### DIRECTIVE
Find the lines with "attach" in them and copy them out.
* Start RECORDED DATA *
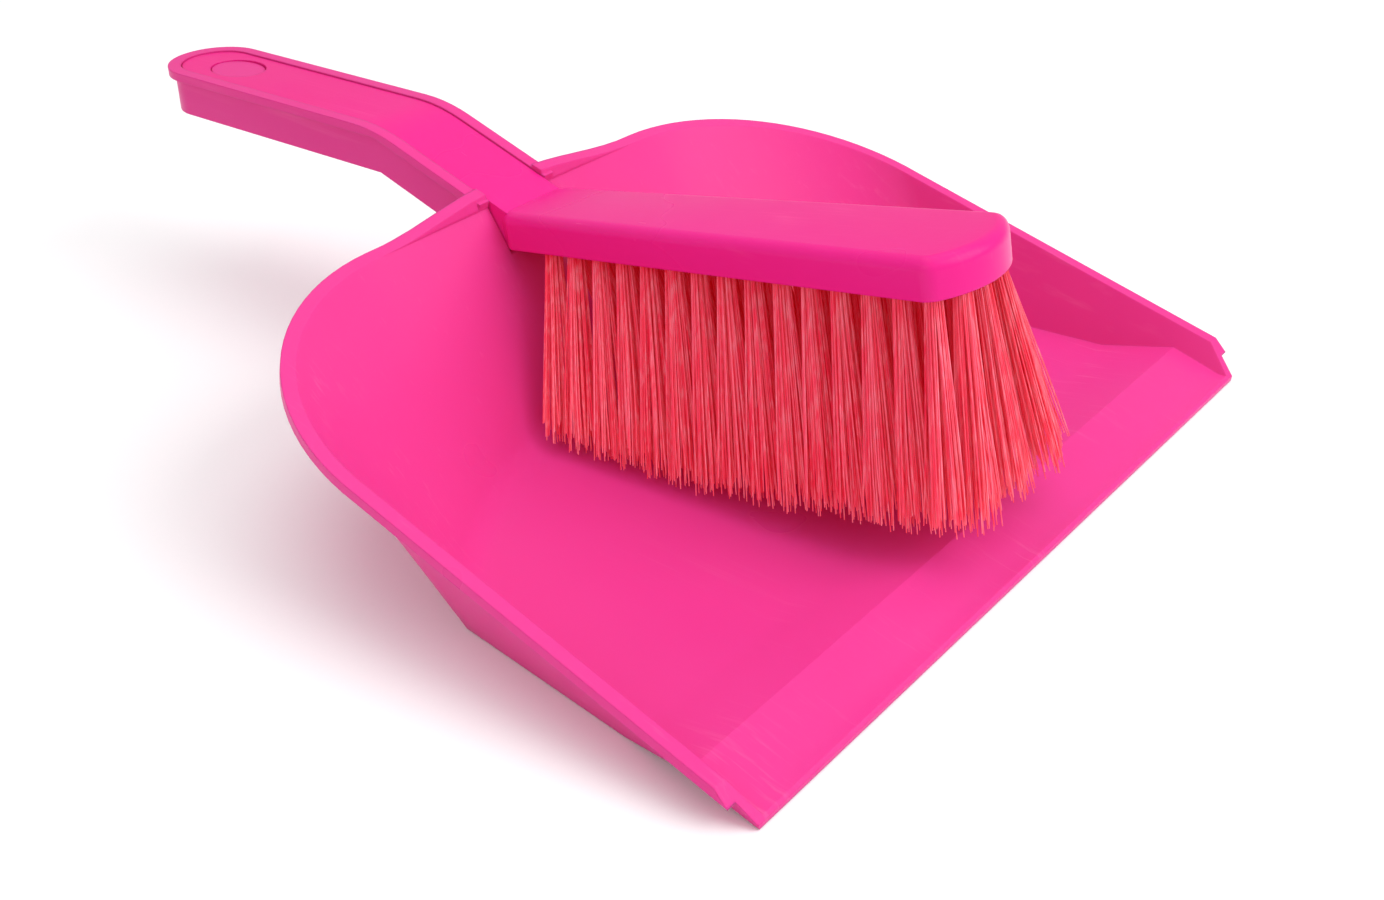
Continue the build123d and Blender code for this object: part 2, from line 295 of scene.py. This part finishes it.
def plasticFinish(s, p):
    mat, nt, bsdf = newFinish(s["name"])
    coord = nt.nodes.new("ShaderNodeTexCoord")
    drift = stretchedNoise(nt, coord, p["driftScale"], (1, 1, 1), detail=2.0)
    patch = stretchedNoise(nt, coord, p["patchScale"], (1, 1, 1), detail=2.0)
    peel = stretchedNoise(nt, coord, p["peelScale"], (1, 1, 1), detail=2.0)
    scratches = scratchMask(nt, coord, patch, s, p)
    # colour: the drift, then the paler worn lines
    base = mixColour(nt, ramp(nt, drift, *p["driftBlend"]), s["colour"], s["deep"])
    worn = combine(nt, "MULTIPLY", scratches, p["wearShare"])
    nt.links.new(mixColour(nt, worn, base, s["wear"]), bsdf.inputs["Base Color"])
    # roughness: uneven polish, duller where it is scratched
    polish = ramp(nt, patch, *p["polishBlend"], *s["roughness"])
    dulled = ramp(nt, scratches, 0.0, 1.0, 0.0, p["wearDulls"])
    nt.links.new(combine(nt, "ADD", polish, dulled), bsdf.inputs["Roughness"])
    # relief: soft edges, then the mould's peel, then the scratches cut in
    softEdge = nt.nodes.new("ShaderNodeBevel")
    softEdge.samples = p["edgeSamples"]
    softEdge.inputs["Radius"].default_value = p["edgeRadius"]
    bump = addBump(nt, peel, *p["peelRelief"])
    nt.links.new(softEdge.outputs["Normal"], bump.inputs["Normal"])
    cut = addBump(nt, scratches, s["scratchDepth"], p["cutDistance"])
    cut.invert = True
    nt.links.new(bump.outputs["Normal"], cut.inputs["Normal"])
    nt.links.new(cut.outputs["Normal"], bsdf.inputs["Normal"])
    setSockets(bsdf, {
        "Subsurface Weight": s["glow"],
        "Subsurface Radius": p["glowRadius"],
        "Subsurface Scale": p["glowScale"],
        "IOR": p["ior"],
        "Specular IOR Level": p["gloss"],
    })
    # painted glow: a faint red emission lifts the shaded sides of the block
    if "through" in s:
        bsdf.inputs["Emission Color"].default_value = (*s["through"], 1)
        bsdf.inputs["Emission Strength"].default_value = s["throughStrength"]
    return mat


strandPlastic = {
    "name": "coralBristle",
    "dark": (0.92, 0.026, 0.085),
    "light": (1.0, 0.150, 0.235),
    "pale": (1.0, 0.42, 0.50),        # painted highlight: pale glints along a strand
    "glintScale": 500.0,
    "glintStretch": (1, 1, 0.08),
    "glintBlend": (0.45, 0.72, 0.0, 0.42),
    "roughBlend": (0.3, 0.7, 0.30, 0.42),
    "relief": (0.12, 0.0001),
    "glow": 0.3,
    "glowRadius": (1.0, 0.2, 0.15),
    "glowScale": 0.001,
    "gloss": 0.45,
    "ior": 1.5,
    "through": (0.95, 0.004, 0.02),   # painted glow: red emission that lifts the shaded strands and the gaps between tufts
    "throughStrength": 0.05,
}


def bristleFinish(s):
    mat, nt, bsdf = newFinish(s["name"])
    strand = nt.nodes.new("ShaderNodeAttribute")
    strand.attribute_name = "strandTone"
    coord = nt.nodes.new("ShaderNodeTexCoord")
    glints = stretchedNoise(nt, coord, s["glintScale"], s["glintStretch"], detail=2.0)
    tone = mixColour(nt, strand.outputs["Fac"], s["dark"], s["light"])
    # painted highlight: pale glints mixed into the strand's colour
    paintedGlintColour = mixColour(nt, ramp(nt, glints, *s["glintBlend"]), tone, s["pale"])
    nt.links.new(paintedGlintColour, bsdf.inputs["Base Color"])
    nt.links.new(ramp(nt, glints, *s["roughBlend"]), bsdf.inputs["Roughness"])
    bump = addBump(nt, glints, *s["relief"])
    nt.links.new(bump.outputs["Normal"], bsdf.inputs["Normal"])
    setSockets(bsdf, {
        "Subsurface Weight": s["glow"],
        "Subsurface Radius": s["glowRadius"],
        "Subsurface Scale": s["glowScale"],
        "Specular IOR Level": s["gloss"],
        "IOR": s["ior"],
        # painted glow: the strands emit a faint red, though they are no lamp
        "Emission Color": (*s["through"], 1),
        "Emission Strength": s["throughStrength"],
    })
    return mat


drawnWire = {
    "name": "stapleWire",
    "dark": (0.50, 0.48, 0.45),
    "light": (0.66, 0.64, 0.60),
    "lineScale": 900.0,               # fine lines left by drawing the wire
    "lineStretch": (0.05, 1, 1),
    "roughBlend": (0.3, 0.7, 0.28, 0.45),
}


def wireFinish(s):
    mat, nt, bsdf = newFinish(s["name"])
    bsdf.inputs["Metallic"].default_value = 1.0
    coord = nt.nodes.new("ShaderNodeTexCoord")
    lines = stretchedNoise(nt, coord, s["lineScale"], s["lineStretch"], detail=2.0)
    nt.links.new(mixColour(nt, lines, s["dark"], s["light"]), bsdf.inputs["Base Color"])
    nt.links.new(ramp(nt, lines, *s["roughBlend"]), bsdf.inputs["Roughness"])
    return mat


panPlastic = plasticFinish(panFinish, plastic)
brushPlastic = plasticFinish(brushFinish, plastic)
coralBristle = bristleFinish(strandPlastic)
stapleWire = wireFinish(drawnWire)
print("finishes ready")

# moulded parts: welded copies of the solids, smooth over their soft corners
weldDistance = 0.000004
panMoulding = {
    "name": "panMoulding",
    "node": "dust_pan",
    "body": "pan",
    "slot": "pan_plastic",
    "crispAngle": 26,                 # sharper edges stay crisp, in degrees
}
brushMoulding = {
    "name": "brushMoulding",
    "node": "brush_body",
    "body": "brush",
    "slot": "brush_plastic",
    "crispAngle": 26,
}


def makeMoulding(s, mat):
    source = nodes[s["node"]]
    piece = source.copy()
    piece.data = source.data.copy()
    for key in list(piece.keys()):
        del piece[key]
    piece.name = s["name"]
    piece.parent = None
    bpy.context.scene.collection.objects.link(piece)
    pick(piece)
    bpy.ops.object.mode_set(mode="EDIT")
    bpy.ops.mesh.select_all(action="SELECT")
    bpy.ops.mesh.remove_doubles(threshold=weldDistance)
    bpy.ops.mesh.customdata_custom_splitnormals_clear()
    bpy.ops.object.mode_set(mode="OBJECT")
    bpy.ops.object.shade_smooth_by_angle(angle=math.radians(s["crispAngle"]))
    dress(piece, mat)
    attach(piece, s["body"])
    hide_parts(s["node"])
    print(s["name"], "shaped,", len(piece.data.polygons), "faces")


makeMoulding(panMoulding, panPlastic)
makeMoulding(brushMoulding, brushPlastic)

# the pan's inner floor, which no strand may pass
panFloor = {
    "height": 0.002,
    "corner": 0.012,                  # radius of the soft corner at the back
    "steepest": 0.0119,               # how far into the corner still counts
    "backRadius": 0.138,
    "backCentre": -0.003,
}


def floorHeight(x, reach, s):
    wallReach = s["backCentre"] + math.sqrt(max(s["backRadius"] ** 2 - x * x, 0))
    into = reach - (wallReach - s["corner"])
    if into <= 0:
        return s["height"]
    into = min(into, s["steepest"])
    return s["height"] + s["corner"] - math.sqrt(s["corner"] ** 2 - into ** 2)


# bristles: every tuft is a fan of separate strands
bristles = {
    "radius": 0.00019,
    "sides": 5,
    "segments": 6,
    "cutTaper": 0.75,
    "crispAngle": 60,
    "perTuft": 68,
    "goldenTurn": 2.39996,            # spreads the roots evenly over the hole
    "turnUneven": 0.25,
    "rootSpread": 0.00185,            # keeps the strands inside the drilled hole
    "tipSpread": 0.0045,
    "tipUneven": (0.86, 1.12),
    "length": (0.93, 1.03),           # shortest and longest, against the tuft
    "jitter": 0.0007,
    "floorGap": 0.0012,
    "bow": 0.0011,
    "bowOutward": (-0.2, 1.0),
    "bowPeak": 0.8,
    "curl": 0.0006,
    "curlPower": 6,                   # the curl stays near the cut end
    "tuftTone": (0.42, 0.62),
    "strandTone": 0.42,
    "rootBand": 0.0022,               # points this near a tuft's ends mark its axis
    "tipBand": 0.0032,
    "seed": 41,
}


def makeStrand(s):
    # one straight strand of unit length along Z, a little thinner at its cut end
    clearSelection()
    bpy.ops.mesh.primitive_circle_add(
        vertices=s["sides"], radius=s["radius"], fill_type="NGON"
    )
    strand = bpy.context.object
    strand.name = "strand"
    rise = (0, 0, 1.0 / s["segments"])
    bpy.ops.object.mode_set(mode="EDIT")
    bpy.ops.mesh.select_all(action="SELECT")
    for step in range(s["segments"]):
        bpy.ops.mesh.extrude_region_move(TRANSFORM_OT_translate={"value": rise})
    bpy.ops.transform.resize(value=(s["cutTaper"], s["cutTaper"], 1))
    bpy.ops.mesh.select_all(action="SELECT")
    bpy.ops.mesh.normals_make_consistent(inside=False)
    bpy.ops.object.mode_set(mode="OBJECT")
    bpy.ops.object.shade_smooth_by_angle(angle=math.radians(s["crispAngle"]))
    return strand


def looseIslands(bm):
    seen, islands = set(), []
    for first in bm.verts:
        if first in seen:
            continue
        island, stack = [], [first]
        seen.add(first)
        while stack:
            vert = stack.pop()
            island.append(vert.co.copy())
            for edge in vert.link_edges:
                other = edge.other_vert(vert)
                if other not in seen:
                    seen.add(other)
                    stack.append(other)
        islands.append(island)
    return islands


def tuftAxes(node, s):
    # root and tip of each tapered solid in the node, from left to right
    bm = bmesh.new()
    bm.from_mesh(nodes[node].data)
    bmesh.ops.remove_doubles(bm, verts=bm.verts, dist=weldDistance)
    axes = []
    for island in looseIslands(bm):
        top = max(p.z for p in island)
        low = min(p.z for p in island)
        upper = [p for p in island if p.z > top - s["rootBand"]]
        lower = [p for p in island if p.z < low + s["tipBand"]]
        root = sum(upper, Vector()) / len(upper)
        tip = sum(lower, Vector()) / len(lower)
        axes.append((root, tip))
    bm.free()
    return sorted(axes, key=lambda axis: axis[0].x)


def bendStrand(strand, root, end, bow, curl, s):
    line = end - root
    way = line.normalized()
    u = way.cross(Vector((0, 1, 0.01))).normalized()
    w = way.cross(u)
    for v in strand.data.vertices:
        t = v.co.z
        bowed = bow * math.sin(math.pi * t * s["bowPeak"]) * t
        place = root + line * t + bowed + curl * t ** s["curlPower"]
        v.co = place + u * v.co.x + w * v.co.y


def growTuft(master, start, tip, s, rng, tone):
    axis = tip - start
    along = axis.normalized()
    side = along.cross(Vector((0, 1, 0))).normalized()
    across = along.cross(side)
    strands = []
    for i in range(s["perTuft"]):
        # where the strand is rooted, and where it ends
        turn = i * s["goldenTurn"] + rng.uniform(-s["turnUneven"], s["turnUneven"])
        out = math.sqrt((i + 0.5) / s["perTuft"])
        offset = side * math.cos(turn) + across * math.sin(turn)
        root = start + offset * out * s["rootSpread"]
        reachOut = out * s["tipSpread"] * rng.uniform(*s["tipUneven"])
        end = start + axis * rng.uniform(*s["length"]) + offset * reachOut
        end += Vector([rng.uniform(-1, 1) * s["jitter"] for k in range(3)])
        ground = floorHeight(end.x, end.y - frontY, panFloor) + s["floorGap"]
        if end.z < ground:
            end = root + (end - root) * ((root.z - ground) / (root.z - end.z))
        # how it bows on the way, and curls at its cut end
        bow = offset.cross(along) * rng.uniform(-1, 1) * s["bow"]
        bow += offset * rng.uniform(*s["bowOutward"]) * s["bow"]
        curl = Vector([rng.uniform(-1, 1) for k in range(3)]) * s["curl"]
        strand = master.copy()
        strand.data = master.data.copy()
        bendStrand(strand, root, end, bow, curl, s)
        value = tone + rng.uniform(-s["strandTone"], s["strandTone"])
        shade = strand.data.attributes.new("strandTone", "FLOAT", "POINT")
        shade.data.foreach_set("value", [min(max(value, 0), 1)] * len(strand.data.vertices))
        bpy.context.scene.collection.objects.link(strand)
        strands.append(strand)
    return strands


def makeBristles(s):
    rng = random.Random(s["seed"])
    master = makeStrand(s)
    dress(master, coralBristle)
    ranks = sorted(n for n in nodes if n.startswith("tufts_rank_"))
    for node in ranks:
        strands = []
        for start, tip in tuftAxes(node, s):
            tone = rng.uniform(*s["tuftTone"])
            strands += growTuft(master, start, tip, s, rng, tone)
        clearSelection()
        for strand in strands:
            strand.select_set(True)
        bpy.context.view_layer.objects.active = strands[0]
        bpy.ops.object.join()
        piece = bpy.context.object
        piece.name = node.replace("tufts_rank_", "bristles_rank_")
        piece.data.name = piece.name
        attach(piece, "brush")
        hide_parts(node)
    bpy.data.objects.remove(master)
    print("bristles grown:", len(ranks), "ranks")


makeBristles(bristles)

# the CAD solids' own finishes, by the start of their names
solidFinishes = {
    "staples": stapleWire,
    "dust_pan": panPlastic,
    "brush_body": brushPlastic,
    "tufts": coralBristle,
}
for name, obj in nodes.items():
    for start, mat in solidFinishes.items():
        if name.startswith(start):
            dress(obj, mat)
print("solids dressed")

clearSelection()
* End RECORDED DATA *
### ANSWER
    attach(piece, s["body"])
        attach(piece, "brush")